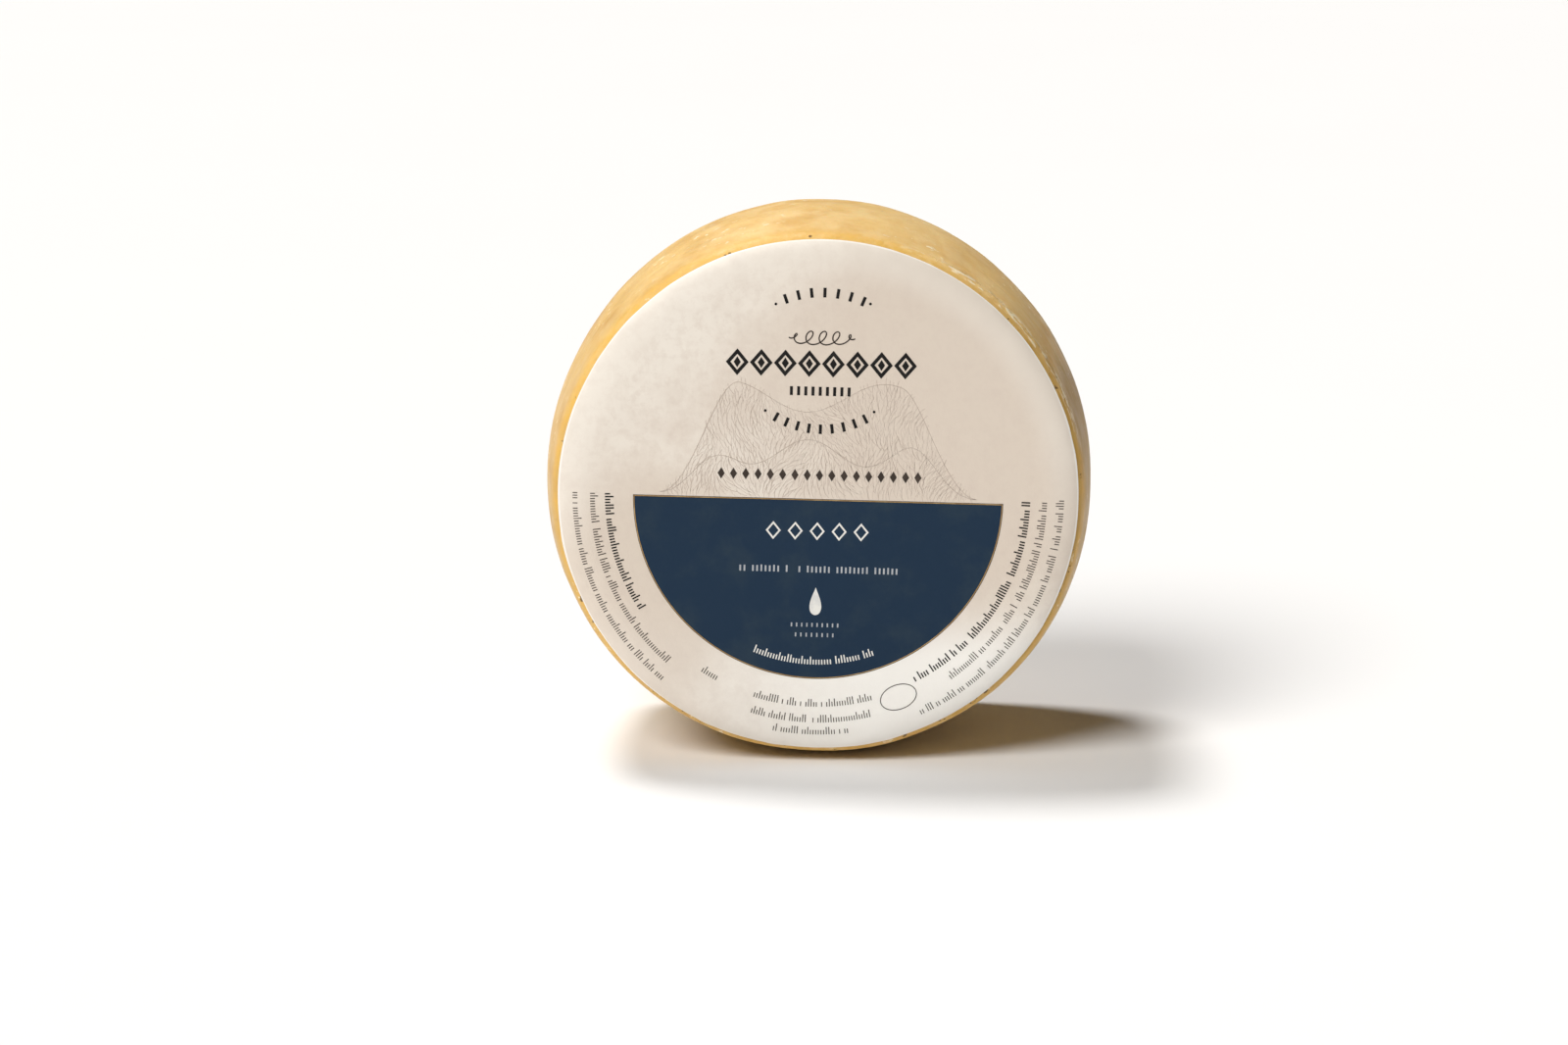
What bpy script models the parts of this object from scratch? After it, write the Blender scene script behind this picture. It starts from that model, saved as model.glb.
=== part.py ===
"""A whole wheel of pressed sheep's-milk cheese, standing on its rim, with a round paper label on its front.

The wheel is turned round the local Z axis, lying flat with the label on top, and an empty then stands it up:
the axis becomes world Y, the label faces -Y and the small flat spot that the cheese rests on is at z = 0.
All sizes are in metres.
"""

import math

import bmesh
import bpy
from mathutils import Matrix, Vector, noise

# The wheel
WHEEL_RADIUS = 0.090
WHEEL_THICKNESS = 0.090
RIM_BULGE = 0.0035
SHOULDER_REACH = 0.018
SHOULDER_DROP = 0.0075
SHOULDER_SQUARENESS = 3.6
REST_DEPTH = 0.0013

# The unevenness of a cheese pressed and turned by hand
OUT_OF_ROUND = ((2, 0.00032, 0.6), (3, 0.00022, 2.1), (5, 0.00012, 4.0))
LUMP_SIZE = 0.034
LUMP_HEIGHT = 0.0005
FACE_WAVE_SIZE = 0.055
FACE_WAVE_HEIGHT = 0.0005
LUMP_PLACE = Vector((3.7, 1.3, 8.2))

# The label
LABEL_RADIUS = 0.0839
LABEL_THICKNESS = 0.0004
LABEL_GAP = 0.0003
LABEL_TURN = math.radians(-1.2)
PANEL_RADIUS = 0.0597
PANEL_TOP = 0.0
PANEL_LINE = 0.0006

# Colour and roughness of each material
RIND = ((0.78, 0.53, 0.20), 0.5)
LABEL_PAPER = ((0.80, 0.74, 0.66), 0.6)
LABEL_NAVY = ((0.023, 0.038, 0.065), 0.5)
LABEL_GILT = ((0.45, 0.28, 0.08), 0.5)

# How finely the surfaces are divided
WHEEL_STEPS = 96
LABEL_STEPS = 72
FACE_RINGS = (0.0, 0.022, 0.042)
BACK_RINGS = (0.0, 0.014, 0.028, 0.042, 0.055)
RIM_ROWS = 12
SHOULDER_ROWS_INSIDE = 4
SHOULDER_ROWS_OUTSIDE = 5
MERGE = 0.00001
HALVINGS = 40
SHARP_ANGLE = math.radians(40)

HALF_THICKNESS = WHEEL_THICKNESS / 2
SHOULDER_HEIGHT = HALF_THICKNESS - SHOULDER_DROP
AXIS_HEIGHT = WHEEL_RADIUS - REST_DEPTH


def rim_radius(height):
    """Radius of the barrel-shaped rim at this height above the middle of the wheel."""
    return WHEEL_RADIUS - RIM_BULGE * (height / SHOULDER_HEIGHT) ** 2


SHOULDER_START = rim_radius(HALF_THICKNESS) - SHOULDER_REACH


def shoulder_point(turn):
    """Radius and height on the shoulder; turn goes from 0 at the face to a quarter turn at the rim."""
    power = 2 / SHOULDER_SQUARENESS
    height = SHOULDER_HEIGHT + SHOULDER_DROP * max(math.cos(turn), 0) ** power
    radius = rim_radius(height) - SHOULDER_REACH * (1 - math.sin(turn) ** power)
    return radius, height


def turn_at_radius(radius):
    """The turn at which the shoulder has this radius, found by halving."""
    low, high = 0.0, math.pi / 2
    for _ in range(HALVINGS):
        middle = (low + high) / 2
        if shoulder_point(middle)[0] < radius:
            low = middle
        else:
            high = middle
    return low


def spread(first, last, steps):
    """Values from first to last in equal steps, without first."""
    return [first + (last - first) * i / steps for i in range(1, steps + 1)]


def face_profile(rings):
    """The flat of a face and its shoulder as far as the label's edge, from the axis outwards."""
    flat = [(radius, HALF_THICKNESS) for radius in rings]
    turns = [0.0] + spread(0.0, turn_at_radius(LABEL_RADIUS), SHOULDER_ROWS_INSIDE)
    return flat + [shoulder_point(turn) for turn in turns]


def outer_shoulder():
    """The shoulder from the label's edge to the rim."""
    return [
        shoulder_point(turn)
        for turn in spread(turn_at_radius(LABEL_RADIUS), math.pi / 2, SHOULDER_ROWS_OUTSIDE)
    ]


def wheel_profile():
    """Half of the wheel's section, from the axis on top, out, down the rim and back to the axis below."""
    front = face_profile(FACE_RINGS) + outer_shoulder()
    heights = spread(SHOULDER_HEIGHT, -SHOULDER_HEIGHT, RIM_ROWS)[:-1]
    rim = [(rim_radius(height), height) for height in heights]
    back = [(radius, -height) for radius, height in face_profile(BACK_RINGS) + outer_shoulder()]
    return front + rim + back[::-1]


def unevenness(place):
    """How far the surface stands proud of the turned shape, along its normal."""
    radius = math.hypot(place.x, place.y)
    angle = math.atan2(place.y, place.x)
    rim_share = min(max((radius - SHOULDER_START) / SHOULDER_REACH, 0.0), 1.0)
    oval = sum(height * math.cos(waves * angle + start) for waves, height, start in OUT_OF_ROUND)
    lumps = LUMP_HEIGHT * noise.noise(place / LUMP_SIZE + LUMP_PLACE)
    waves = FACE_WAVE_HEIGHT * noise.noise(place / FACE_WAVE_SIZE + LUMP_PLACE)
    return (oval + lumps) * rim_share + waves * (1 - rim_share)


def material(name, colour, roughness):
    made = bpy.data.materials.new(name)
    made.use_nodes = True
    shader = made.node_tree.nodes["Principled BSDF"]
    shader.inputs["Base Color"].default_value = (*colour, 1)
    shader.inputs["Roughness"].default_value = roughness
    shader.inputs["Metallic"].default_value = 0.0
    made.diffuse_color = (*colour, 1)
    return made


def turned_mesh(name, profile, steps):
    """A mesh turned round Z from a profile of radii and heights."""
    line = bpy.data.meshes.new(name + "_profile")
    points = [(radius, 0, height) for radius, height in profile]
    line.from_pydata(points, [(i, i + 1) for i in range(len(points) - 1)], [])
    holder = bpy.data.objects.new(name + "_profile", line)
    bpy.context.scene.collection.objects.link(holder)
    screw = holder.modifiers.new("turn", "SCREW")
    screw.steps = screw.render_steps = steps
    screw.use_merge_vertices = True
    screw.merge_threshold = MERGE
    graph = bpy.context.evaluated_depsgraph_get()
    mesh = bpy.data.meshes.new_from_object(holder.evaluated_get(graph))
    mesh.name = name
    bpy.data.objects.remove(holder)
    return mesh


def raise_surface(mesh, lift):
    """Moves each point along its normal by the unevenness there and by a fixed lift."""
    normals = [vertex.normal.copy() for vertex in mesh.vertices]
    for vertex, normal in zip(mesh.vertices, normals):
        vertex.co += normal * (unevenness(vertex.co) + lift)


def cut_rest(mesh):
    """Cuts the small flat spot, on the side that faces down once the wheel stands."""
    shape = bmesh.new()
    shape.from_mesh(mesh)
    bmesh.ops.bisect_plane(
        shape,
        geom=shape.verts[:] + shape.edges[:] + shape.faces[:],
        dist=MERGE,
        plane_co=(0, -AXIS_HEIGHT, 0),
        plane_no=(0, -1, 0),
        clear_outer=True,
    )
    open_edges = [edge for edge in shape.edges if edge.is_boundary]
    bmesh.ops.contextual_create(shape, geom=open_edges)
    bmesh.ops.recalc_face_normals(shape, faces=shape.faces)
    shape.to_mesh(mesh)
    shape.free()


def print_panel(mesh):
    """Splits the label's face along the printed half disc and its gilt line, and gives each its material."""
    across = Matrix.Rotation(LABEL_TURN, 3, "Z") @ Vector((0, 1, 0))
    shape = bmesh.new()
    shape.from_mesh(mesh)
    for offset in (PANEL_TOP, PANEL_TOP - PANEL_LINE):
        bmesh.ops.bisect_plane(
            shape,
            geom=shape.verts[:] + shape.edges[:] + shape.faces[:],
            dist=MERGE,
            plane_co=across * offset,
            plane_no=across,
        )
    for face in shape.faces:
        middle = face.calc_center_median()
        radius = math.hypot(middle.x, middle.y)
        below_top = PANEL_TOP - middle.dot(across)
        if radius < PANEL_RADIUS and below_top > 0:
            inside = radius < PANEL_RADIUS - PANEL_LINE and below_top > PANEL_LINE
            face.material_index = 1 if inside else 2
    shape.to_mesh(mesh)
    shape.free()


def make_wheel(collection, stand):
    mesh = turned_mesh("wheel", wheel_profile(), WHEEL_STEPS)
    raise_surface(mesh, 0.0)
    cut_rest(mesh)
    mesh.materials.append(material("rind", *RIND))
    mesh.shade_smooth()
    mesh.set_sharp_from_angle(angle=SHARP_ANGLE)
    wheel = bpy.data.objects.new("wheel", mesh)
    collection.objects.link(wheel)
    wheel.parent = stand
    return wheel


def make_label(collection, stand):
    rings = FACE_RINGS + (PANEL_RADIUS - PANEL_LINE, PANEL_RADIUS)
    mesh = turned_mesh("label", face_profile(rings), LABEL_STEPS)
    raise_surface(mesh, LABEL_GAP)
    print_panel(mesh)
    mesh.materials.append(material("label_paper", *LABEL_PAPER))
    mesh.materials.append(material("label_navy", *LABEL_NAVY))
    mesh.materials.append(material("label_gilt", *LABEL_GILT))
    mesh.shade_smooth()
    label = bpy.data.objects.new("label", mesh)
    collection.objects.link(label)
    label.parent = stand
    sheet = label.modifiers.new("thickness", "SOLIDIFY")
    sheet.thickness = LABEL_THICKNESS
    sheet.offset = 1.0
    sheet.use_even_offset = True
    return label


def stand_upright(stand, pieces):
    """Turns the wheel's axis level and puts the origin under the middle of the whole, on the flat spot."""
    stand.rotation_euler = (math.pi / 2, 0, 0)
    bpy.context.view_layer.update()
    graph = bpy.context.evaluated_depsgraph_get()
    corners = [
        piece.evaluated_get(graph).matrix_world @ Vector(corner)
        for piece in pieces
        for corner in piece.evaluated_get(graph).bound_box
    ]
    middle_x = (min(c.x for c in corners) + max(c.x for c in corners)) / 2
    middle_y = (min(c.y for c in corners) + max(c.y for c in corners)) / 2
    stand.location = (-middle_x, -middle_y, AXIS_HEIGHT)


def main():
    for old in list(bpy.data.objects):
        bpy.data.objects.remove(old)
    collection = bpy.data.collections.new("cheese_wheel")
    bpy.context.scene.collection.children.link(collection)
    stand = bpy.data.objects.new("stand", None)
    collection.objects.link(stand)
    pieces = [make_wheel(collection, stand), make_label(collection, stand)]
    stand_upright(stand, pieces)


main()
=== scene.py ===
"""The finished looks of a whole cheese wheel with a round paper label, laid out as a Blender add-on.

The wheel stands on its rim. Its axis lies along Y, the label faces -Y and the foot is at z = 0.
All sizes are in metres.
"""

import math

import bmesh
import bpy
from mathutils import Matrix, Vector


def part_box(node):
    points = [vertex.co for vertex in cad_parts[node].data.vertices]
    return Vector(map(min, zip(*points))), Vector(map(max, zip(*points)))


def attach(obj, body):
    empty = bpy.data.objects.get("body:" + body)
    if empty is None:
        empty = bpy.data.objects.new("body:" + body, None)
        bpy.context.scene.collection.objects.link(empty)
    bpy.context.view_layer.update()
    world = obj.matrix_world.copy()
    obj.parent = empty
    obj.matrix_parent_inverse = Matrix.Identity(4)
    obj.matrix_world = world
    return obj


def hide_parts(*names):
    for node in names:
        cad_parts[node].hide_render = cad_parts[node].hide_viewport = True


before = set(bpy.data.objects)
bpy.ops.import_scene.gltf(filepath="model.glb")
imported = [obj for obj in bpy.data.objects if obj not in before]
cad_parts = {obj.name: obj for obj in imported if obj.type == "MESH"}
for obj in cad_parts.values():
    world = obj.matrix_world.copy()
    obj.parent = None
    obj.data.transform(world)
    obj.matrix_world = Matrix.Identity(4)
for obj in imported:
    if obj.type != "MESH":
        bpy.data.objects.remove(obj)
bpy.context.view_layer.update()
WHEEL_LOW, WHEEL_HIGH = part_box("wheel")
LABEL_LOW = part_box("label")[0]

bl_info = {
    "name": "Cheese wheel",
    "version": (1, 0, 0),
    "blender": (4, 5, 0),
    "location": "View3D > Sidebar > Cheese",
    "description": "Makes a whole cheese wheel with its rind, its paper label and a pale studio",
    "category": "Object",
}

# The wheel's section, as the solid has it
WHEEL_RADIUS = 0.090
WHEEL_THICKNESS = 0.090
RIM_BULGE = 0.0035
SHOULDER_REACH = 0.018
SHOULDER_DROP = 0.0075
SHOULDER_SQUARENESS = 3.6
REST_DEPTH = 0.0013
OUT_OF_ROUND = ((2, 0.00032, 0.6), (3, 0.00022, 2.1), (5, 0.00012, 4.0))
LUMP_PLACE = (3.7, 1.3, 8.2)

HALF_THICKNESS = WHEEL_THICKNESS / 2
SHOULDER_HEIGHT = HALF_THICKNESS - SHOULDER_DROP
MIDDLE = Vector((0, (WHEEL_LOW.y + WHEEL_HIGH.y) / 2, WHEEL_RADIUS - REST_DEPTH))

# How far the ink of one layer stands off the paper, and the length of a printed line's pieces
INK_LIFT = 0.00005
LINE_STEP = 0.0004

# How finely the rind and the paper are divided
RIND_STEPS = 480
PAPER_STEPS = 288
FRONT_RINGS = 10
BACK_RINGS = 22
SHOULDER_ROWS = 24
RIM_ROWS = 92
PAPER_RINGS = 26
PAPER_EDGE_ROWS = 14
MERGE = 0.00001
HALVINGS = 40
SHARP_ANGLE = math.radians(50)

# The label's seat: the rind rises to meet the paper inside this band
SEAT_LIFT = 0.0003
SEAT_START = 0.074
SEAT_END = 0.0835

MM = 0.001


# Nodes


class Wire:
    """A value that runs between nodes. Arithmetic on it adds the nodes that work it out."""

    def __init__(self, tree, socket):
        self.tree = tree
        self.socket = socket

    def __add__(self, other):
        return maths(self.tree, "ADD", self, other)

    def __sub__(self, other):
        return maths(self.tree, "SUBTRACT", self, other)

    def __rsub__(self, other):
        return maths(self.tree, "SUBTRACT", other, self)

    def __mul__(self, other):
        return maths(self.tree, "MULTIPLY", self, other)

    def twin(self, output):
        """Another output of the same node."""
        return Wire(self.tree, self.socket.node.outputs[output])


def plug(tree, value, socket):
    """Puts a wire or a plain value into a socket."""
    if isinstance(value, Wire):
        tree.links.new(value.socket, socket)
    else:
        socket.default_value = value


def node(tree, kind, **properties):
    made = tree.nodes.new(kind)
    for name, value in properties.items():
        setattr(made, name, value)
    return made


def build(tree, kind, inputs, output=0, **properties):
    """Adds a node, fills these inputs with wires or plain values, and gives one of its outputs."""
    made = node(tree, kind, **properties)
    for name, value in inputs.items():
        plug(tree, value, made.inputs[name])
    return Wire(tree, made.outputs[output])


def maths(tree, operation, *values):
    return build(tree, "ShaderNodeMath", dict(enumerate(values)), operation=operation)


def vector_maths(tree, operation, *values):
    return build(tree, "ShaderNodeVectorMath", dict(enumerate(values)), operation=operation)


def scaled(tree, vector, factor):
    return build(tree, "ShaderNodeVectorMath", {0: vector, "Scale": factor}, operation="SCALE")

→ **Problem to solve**
This exercise asks for the lines from the line with "sheet.use_even_offset = True" to the line with "bpy.context.scene.collection.objects.link(empty)", both lines included, set down exactly and with nothing else.

→ **Response to this task**
    sheet.use_even_offset = True
    return label


def stand_upright(stand, pieces):
    """Turns the wheel's axis level and puts the origin under the middle of the whole, on the flat spot."""
    stand.rotation_euler = (math.pi / 2, 0, 0)
    bpy.context.view_layer.update()
    graph = bpy.context.evaluated_depsgraph_get()
    corners = [
        piece.evaluated_get(graph).matrix_world @ Vector(corner)
        for piece in pieces
        for corner in piece.evaluated_get(graph).bound_box
    ]
    middle_x = (min(c.x for c in corners) + max(c.x for c in corners)) / 2
    middle_y = (min(c.y for c in corners) + max(c.y for c in corners)) / 2
    stand.location = (-middle_x, -middle_y, AXIS_HEIGHT)


def main():
    for old in list(bpy.data.objects):
        bpy.data.objects.remove(old)
    collection = bpy.data.collections.new("cheese_wheel")
    bpy.context.scene.collection.children.link(collection)
    stand = bpy.data.objects.new("stand", None)
    collection.objects.link(stand)
    pieces = [make_wheel(collection, stand), make_label(collection, stand)]
    stand_upright(stand, pieces)


main()
=== scene.py ===
"""The finished looks of a whole cheese wheel with a round paper label, laid out as a Blender add-on.

The wheel stands on its rim. Its axis lies along Y, the label faces -Y and the foot is at z = 0.
All sizes are in metres.
"""

import math

import bmesh
import bpy
from mathutils import Matrix, Vector


def part_box(node):
    points = [vertex.co for vertex in cad_parts[node].data.vertices]
    return Vector(map(min, zip(*points))), Vector(map(max, zip(*points)))


def attach(obj, body):
    empty = bpy.data.objects.get("body:" + body)
    if empty is None:
        empty = bpy.data.objects.new("body:" + body, None)
        bpy.context.scene.collection.objects.link(empty)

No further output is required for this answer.